───── Source data ─────

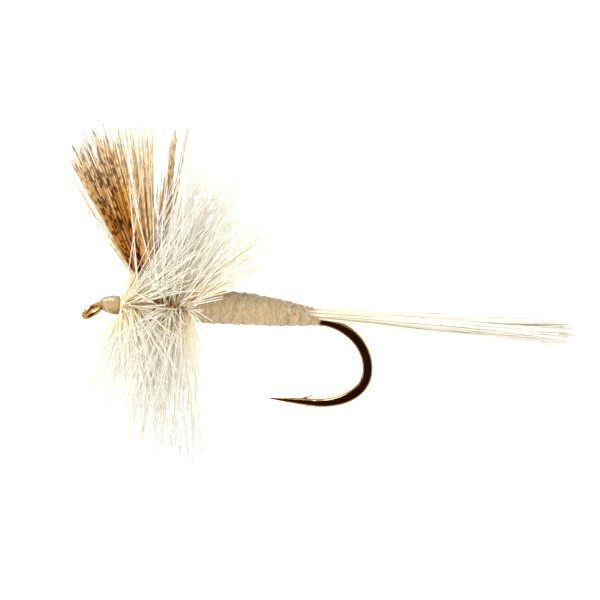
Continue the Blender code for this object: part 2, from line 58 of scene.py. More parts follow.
# Hook, as in the CAD
WIRE = 0.45
SHANK = 10.82
GAPE = 4.10
BEND_DROP = 2.36
BEND_UPPER_REACH = 2.60
BEND_LOWER_REACH = 1.80
FORGED_WIDTH = 0.36
FORGED_HEIGHT = 0.54
BEND_BOTTOM = SHANK + BEND_UPPER_REACH - BEND_LOWER_REACH
SPEAR = 3.00
SPEAR_WIRE = WIRE * 0.94
SPEAR_SLOPE = 0.05
POINT_TAPER = 2.10
BARB_FROM_POINT = 1.85
EYE_ANGLE = 36.0
EYE_RING = 0.47
EYE_REACH = 0.68
EYE_WIRE = 0.31
EYE_TWIST = -11.0

# Windings and body: x, height of the centre over the shank, radius. The head's centre is the shank's, so it
# has only (x, radius).
STEM_BED = (
    (0.81, 0.0, 0.33),
    (1.30, 0.05, 0.37),
    (1.75, 0.10, 0.42),
    (2.70, 0.17, 0.49),
    (4.40, 0.17, 0.49),
)
HEAD_CONE = (
    (-0.13, 0.20),
    (-0.06, 0.29),
    (0.09, 0.352),
    (0.23, 0.403),
    (0.42, 0.439),
    (0.61, 0.446),
    (0.76, 0.436),
)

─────

▶ **The problem**
Return what is listed above, exactly and completely.

▶ **Solution for this problem**
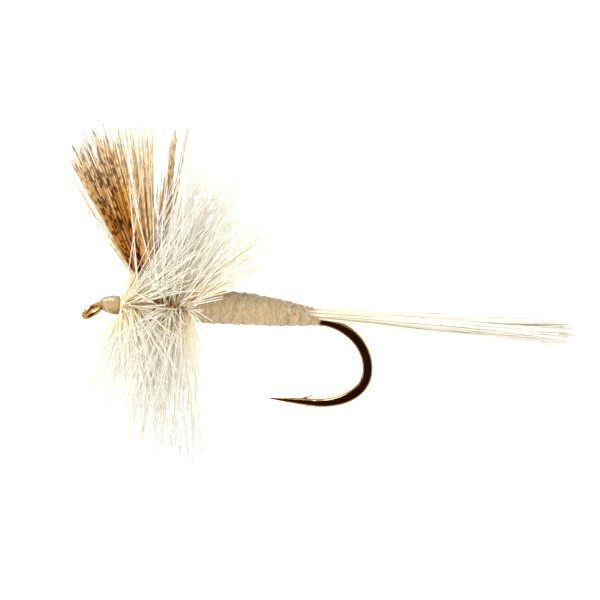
Continue the Blender code for this object: part 2, from line 58 of scene.py. More parts follow.
# Hook, as in the CAD
WIRE = 0.45
SHANK = 10.82
GAPE = 4.10
BEND_DROP = 2.36
BEND_UPPER_REACH = 2.60
BEND_LOWER_REACH = 1.80
FORGED_WIDTH = 0.36
FORGED_HEIGHT = 0.54
BEND_BOTTOM = SHANK + BEND_UPPER_REACH - BEND_LOWER_REACH
SPEAR = 3.00
SPEAR_WIRE = WIRE * 0.94
SPEAR_SLOPE = 0.05
POINT_TAPER = 2.10
BARB_FROM_POINT = 1.85
EYE_ANGLE = 36.0
EYE_RING = 0.47
EYE_REACH = 0.68
EYE_WIRE = 0.31
EYE_TWIST = -11.0

# Windings and body: x, height of the centre over the shank, radius. The head's centre is the shank's, so it
# has only (x, radius).
STEM_BED = (
    (0.81, 0.0, 0.33),
    (1.30, 0.05, 0.37),
    (1.75, 0.10, 0.42),
    (2.70, 0.17, 0.49),
    (4.40, 0.17, 0.49),
)
HEAD_CONE = (
    (-0.13, 0.20),
    (-0.06, 0.29),
    (0.09, 0.352),
    (0.23, 0.403),
    (0.42, 0.439),
    (0.61, 0.446),
    (0.76, 0.436),
)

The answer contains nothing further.